Description of the task. Output exactly, and only, the lines from the line containing "build_valve_body()" through the line containing "zip(*points))), Vector(map(max, zip(*points)))", both included.

Data shown.

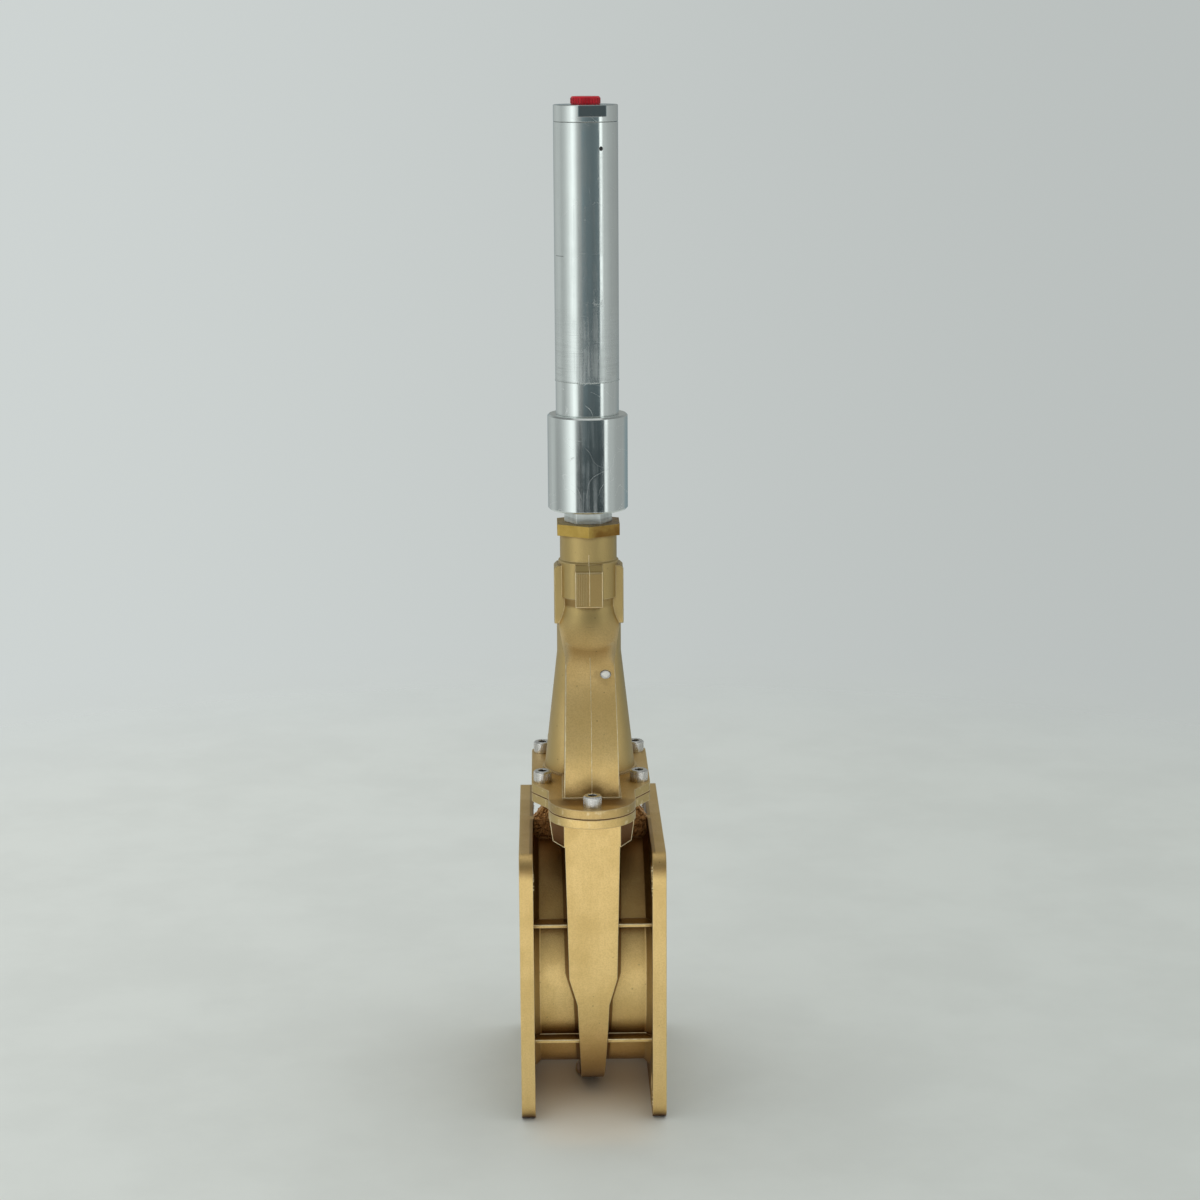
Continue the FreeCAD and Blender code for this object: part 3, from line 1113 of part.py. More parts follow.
def build_rod_gland():
    outer = "Sizes.rod_gland_width / 2"
    inner = f"({RUNNING_BORE} / 2)"
    recess = "(Sizes.rod_seal_width / 2 + Sizes.thread_gap)"
    groove_floor = "(Sizes.rod_gland_width / 2 - Sizes.oring_section - Sizes.thread_gap)"
    wiper_top = "(Sizes.wiper_height + Sizes.thread_gap)"
    seal_low = size("rod_seal_rise")
    seal_high = "(Sizes.rod_seal_rise + Sizes.rod_seal_height + 2 * Sizes.thread_gap)"
    ring_low = "(Sizes.rod_gland_height / 2)"
    top = size("rod_gland_height")
    keep(turned("rod_gland", [
        (recess, "0"), (outer, "0")] + groove_steps(outer, groove_floor, ring_low) + [
        (outer, top), (inner, top), (inner, seal_high), (recess, seal_high), (recess, seal_low),
        (inner, seal_low), (inner, wiper_top), (recess, wiper_top)], SLEEVE_FLOOR), "rod_gland")
    keep(turned("rod_wiper", ring_corners(size("rod_seal_width"), RUNNING_BORE,
                                          size("wiper_height")), SLEEVE_FLOOR), "rod_wiper")
    keep(turned("rod_seal", ring_corners(size("rod_seal_width"), RUNNING_BORE,
                                         size("rod_seal_height")),
                f"{SLEEVE_FLOOR} + {seal_low} + Sizes.thread_gap"), "rod_seal")
    oring("rod_gland_oring", groove_floor, f"{SLEEVE_FLOOR} + {ring_low}")
    keep(turned("gland_circlip", ring_corners(size("circlip_width"), size("circlip_inside"),
                                              size("circlip_thickness")),
                ROD_GLAND_TOP), "gland_circlip")


def build_tube_socket():
    spigot = "Sizes.socket_spigot / 2"
    collar = "(Sizes.tube_width / 2 - Sizes.socket_step)"
    passage = "Sizes.socket_passage / 2"
    nest = "(Sizes.tube_width / 2 - Sizes.tube_foot_step + Sizes.thread_gap)"
    groove_floor = "(Sizes.socket_spigot / 2 - Sizes.oring_section - Sizes.thread_gap)"
    ring_low = "-(Sizes.socket_spigot_depth / 2)"
    shoulder = "(Sizes.socket_height - Sizes.tube_foot_depth)"
    keep(turned("tube_socket", [
        (passage, "-Sizes.socket_spigot_depth"), (spigot, "-Sizes.socket_spigot_depth")]
        + groove_steps(spigot, groove_floor, ring_low) + [
        (spigot, "0"), (collar, "0"), (collar, "Sizes.socket_height"),
        (nest, "Sizes.socket_height"), (nest, shoulder), (passage, shoulder)],
        SLEEVE_TOP), "tube_socket")
    oring("socket_oring", groove_floor, f"{SLEEVE_TOP} + {ring_low}")


def turn_from_front(shape_object, angle):
    """Turn a part round the stem axis, to the right as seen from the front."""
    shape_object.Placement.Rotation = FreeCAD.Rotation(FreeCAD.Vector(0, 0, 1), value(angle))
    shape_object.setExpression("Placement.Rotation.Angle", angle)


def build_tube():
    inner = f"{TUBE_BORE} / 2"
    foot = "(Sizes.tube_width / 2 - Sizes.tube_foot_step)"
    outer = "Sizes.tube_width / 2"
    edge = size("tube_edge")
    shoulder = f"({SOCKET_TOP} - {TUBE_FOOT})"
    top = f"({TUBE_TOP} - {TUBE_FOOT})"
    body = turned("cylinder_tube", [
        (inner, "0"), (foot, "0"), (foot, shoulder), (f"{outer} - {edge}", shoulder),
        (outer, f"{shoulder} + {edge}"), (outer, f"{top} - {edge}"),
        (f"{outer} - {edge}", top), (inner, top)], TUBE_FOOT)
    hole = new_sketch(body, "lock_screw_hole", "XZ_Plane")
    draw_circle(hole, "Sizes.lock_screw_size + 2 * Sizes.thread_gap", "0",
                f"{top} - Sizes.lock_screw_drop")
    pocket(body, hole, outer, forward=True)
    turn_from_front(body, size("lock_screw_turn"))
    keep(body, "cylinder_tube")


def build_lock_screw():
    body = new_body("cap_lock_screw")
    tip = f"({TUBE_BORE} / 2 + Sizes.lock_screw_sink)"
    sketch = new_sketch(body, "lock_screw_round", "XZ_Plane", tip)
    draw_circle(sketch, size("lock_screw_size"), "0", f"{TUBE_TOP} - Sizes.lock_screw_drop")
    pad(body, sketch, "Sizes.tube_wall - 2 * Sizes.lock_screw_sink")
    turn_from_front(body, size("lock_screw_turn"))
    keep(body, "cap_lock_screw")


def build_cap():
    spigot = f"({TUBE_BORE} / 2 - Sizes.thread_gap)"
    outer = "Sizes.tube_width / 2"
    groove_floor = f"({TUBE_BORE} / 2 - 2 * Sizes.thread_gap - Sizes.oring_section)"
    passage = "Sizes.passage_size / 2"
    port = "Sizes.port_size / 2"
    edge = size("tube_edge")
    low = "-Sizes.cap_spigot_depth"
    ring_low = "(-Sizes.cap_spigot_depth / 2)"
    port_low = "(Sizes.cap_height - Sizes.port_depth)"
    body = turned("cylinder_cap", [
        (passage, low), (spigot, low)] + groove_steps(spigot, groove_floor, ring_low) + [
        (spigot, "0"), (outer, "0"), (outer, f"Sizes.cap_height - {edge}"),
        (f"{outer} - {edge}", "Sizes.cap_height"), (port, "Sizes.cap_height"),
        (port, port_low), (passage, port_low)], TUBE_TOP)
    flats = new_sketch(body, "spanner_flats", "XY_Plane", "Sizes.cap_height")
    for sign in ("", "-"):
        draw_outline(flats, box_corners(outer, f"{sign}({outer} - Sizes.cap_flat_depth)",
                                        f"{sign}({outer} + {BEYOND})"))
    pocket(body, flats, size("cap_flat_height"))
    turn_from_front(body, size("cap_turn"))
    keep(body, "cylinder_cap")
    oring("cap_oring", groove_floor, f"{TUBE_TOP} + {ring_low}")


def build_port_plug(name):
    """Hollow plastic plug with its head above zero and its shank below."""
    head = "Sizes.plug_width / 2"
    shank = "(Sizes.port_size / 2 - Sizes.plug_gap)"
    inner = f"({shank} - Sizes.plug_wall)"
    edge = size("plug_edge")
    top = size("plug_head")
    floor = f"({top} - Sizes.plug_wall)"
    low = "-Sizes.plug_shank"
    return turned(name, [
        (inner, low), (shank, low), (shank, "0"), (head, "0"), (head, f"{top} - {edge}"),
        (f"{head} - {edge}", top), ("0", top), ("0", floor), (inner, floor)])


def build_plugs():
    top_plug = build_port_plug("top_port_plug")
    top_plug.setExpression("Placement.Base.z", CAP_TOP)
    keep(top_plug, "top_port_plug")
    side_plug = build_port_plug("side_port_plug")
    side_plug.setExpression("Placement.Base.z", f"{SLEEVE_FOOT} + Sizes.port_rise")
    side_plug.Placement.Rotation = FreeCAD.Rotation(FreeCAD.Vector(1, 0, 0), -90)
    side_plug.setExpression("Placement.Base.y", size("port_face"))
    keep(side_plug, "side_port_plug")


build_valve_body()
build_bonnet()
build_vent_plug()
build_gasket()
build_screws()
build_seals()
build_gate()
build_clevis()
build_clevis_pin()
build_rod()
build_piston()
build_piston_nut()
build_packing()
build_gland_nut()
build_nipple()
build_lower_head()
build_rod_gland()
build_tube_socket()
build_tube()
build_lock_screw()
build_cap()
build_plugs()
doc.recompute()

# Every object must be sound before anything is written.
for item in doc.Objects:
    if "Invalid" in item.State or "Error" in item.State:
        raise ValueError(f"{item.Name} failed: {item.State}")
for part in parts:
    if part.Shape.isNull() or not part.Shape.isValid():
        raise ValueError(f"{part.Label} has no sound shape")

os.makedirs("parts", exist_ok=True)
for part in parts:
    part.Shape.exportStep(f"parts/{part.Label}.step")
print(len(parts), "sub-parts written")
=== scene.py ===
# %% [markdown]
# # A hydraulic slide gate valve, dressed for its picture
# The real object is a brass gate valve for a six inch pipe with a plated oil
# cylinder on top. Its solids come from the CAD model and stay as they are. This
# lesson gives them their finishes, adds the thin lines and ribs that a casting
# and a plastic plug carry, and sets up a plain studio round them.

# %% Load the solids
import json
import math

import bmesh
import bpy
from mathutils import Matrix, Vector


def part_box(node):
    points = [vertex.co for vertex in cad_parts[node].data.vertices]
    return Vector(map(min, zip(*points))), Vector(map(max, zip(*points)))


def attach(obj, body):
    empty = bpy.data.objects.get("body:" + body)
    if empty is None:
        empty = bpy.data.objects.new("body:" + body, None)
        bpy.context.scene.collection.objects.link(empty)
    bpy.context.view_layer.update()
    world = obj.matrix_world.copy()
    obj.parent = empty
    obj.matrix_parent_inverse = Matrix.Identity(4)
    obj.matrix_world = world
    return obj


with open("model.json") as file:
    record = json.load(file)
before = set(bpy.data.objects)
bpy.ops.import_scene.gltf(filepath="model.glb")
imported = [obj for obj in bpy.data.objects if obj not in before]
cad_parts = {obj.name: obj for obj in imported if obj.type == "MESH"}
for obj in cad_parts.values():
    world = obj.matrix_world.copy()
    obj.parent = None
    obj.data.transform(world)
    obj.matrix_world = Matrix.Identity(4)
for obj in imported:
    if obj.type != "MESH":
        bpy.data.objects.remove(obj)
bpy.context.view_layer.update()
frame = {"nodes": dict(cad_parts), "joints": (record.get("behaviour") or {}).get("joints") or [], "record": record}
nodes = frame["nodes"]
print("solids loaded:", len(nodes))

# %% [markdown]
# The solids stand with the foot of the flanges at height 0 and the stem on the
# vertical axis. Stains and thin lines are placed by a few main sizes of the valve,
# all in millimetres. Those that the frame knows are read from it.

# %% Main sizes of the valve
MM = 0.001
TRAVEL = frame["joints"][0]["range_m"][1] / MM
AXIS = 100.0
PIPE_RADIUS = 85.0
DOME_CENTRE, DOME_RADIUS = AXIS + TRAVEL, 89.0
JOINT_UNDERSIDE = 226.5
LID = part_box("bonnet")[0].z / MM
DECK = LID + 6.3
FLANGE_INSIDE = 42.5
MOUTH_FOOT = 207.0
PAD_SIDE, PAD_FACE = 9.6, 24.9
print("gate travel:", round(TRAVEL, 2), "lid and deck:", round(LID, 2), round(DECK, 2))


# %% [markdown]
# Every finish below is a small tree of shader nodes. Typing those trees out
# link by link hides what they do, so short helpers add a node, set its choices
# and plug in its inputs. The steps used most have a helper of their own: a
# product, a soft step, a mixture, a noise. The shader itself is always made by
# hand in its own material.

# %% Helpers for shader trees
def set_inputs(tree, node, inputs):
    """Plug in plain values or the outputs of other nodes."""
    for name, value in inputs.items():
        if isinstance(value, bpy.types.NodeSocket):
            tree.links.new(value, node.inputs[name])
        else:
            node.inputs[name].default_value = value


def add_node(tree, kind, inputs=None, **choices):
    made = tree.nodes.new(kind)
    for name, choice in choices.items():
        setattr(made, name, choice)
    set_inputs(tree, made, inputs or {})
    return made


def arithmetic(tree, operation, first, second=0.0, third=0.0):
    made = add_node(tree, "ShaderNodeMath", {0: first, 1: second, 2: third}, operation=operation)
    return made.outputs[0]


def times(tree, first, second):
    return arithmetic(tree, "MULTIPLY", first, second)


def ramp_between(tree, value, low, high, start=0.0, end=1.0):
    """Smooth step of a value: start below low, end above high."""
    made = add_node(tree, "ShaderNodeMapRange",
                    {"Value": value, "From Min": low, "From Max": high,
                     "To Min": start, "To Max": end},
                    interpolation_type="SMOOTHSTEP")
    return made.outputs["Result"]


def mix_colours(tree, share, first, second, how="MIX"):
    made = add_node(tree, "ShaderNodeMix", {0: share, 6: first, 7: second}, data_type="RGBA",
                    blend_type=how)
    return made.outputs[2]


def tone(colour, share, lift=0.0):
    """Darker or paler version of a colour that isn't a node's output."""
    return tuple(share * part + lift for part in colour[:3]) + (1.0,)


def noise(tree, point, scale, detail, roughness=0.5, distortion=0.0):
    made = add_node(tree, "ShaderNodeTexNoise",
                    {"Vector": point, "Scale": scale, "Detail": detail,
                     "Roughness": roughness, "Distortion": distortion})
    return made.outputs["Fac"]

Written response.
build_valve_body()
build_bonnet()
build_vent_plug()
build_gasket()
build_screws()
build_seals()
build_gate()
build_clevis()
build_clevis_pin()
build_rod()
build_piston()
build_piston_nut()
build_packing()
build_gland_nut()
build_nipple()
build_lower_head()
build_rod_gland()
build_tube_socket()
build_tube()
build_lock_screw()
build_cap()
build_plugs()
doc.recompute()

# Every object must be sound before anything is written.
for item in doc.Objects:
    if "Invalid" in item.State or "Error" in item.State:
        raise ValueError(f"{item.Name} failed: {item.State}")
for part in parts:
    if part.Shape.isNull() or not part.Shape.isValid():
        raise ValueError(f"{part.Label} has no sound shape")

os.makedirs("parts", exist_ok=True)
for part in parts:
    part.Shape.exportStep(f"parts/{part.Label}.step")
print(len(parts), "sub-parts written")
=== scene.py ===
# %% [markdown]
# # A hydraulic slide gate valve, dressed for its picture
# The real object is a brass gate valve for a six inch pipe with a plated oil
# cylinder on top. Its solids come from the CAD model and stay as they are. This
# lesson gives them their finishes, adds the thin lines and ribs that a casting
# and a plastic plug carry, and sets up a plain studio round them.

# %% Load the solids
import json
import math

import bmesh
import bpy
from mathutils import Matrix, Vector


def part_box(node):
    points = [vertex.co for vertex in cad_parts[node].data.vertices]
    return Vector(map(min, zip(*points))), Vector(map(max, zip(*points)))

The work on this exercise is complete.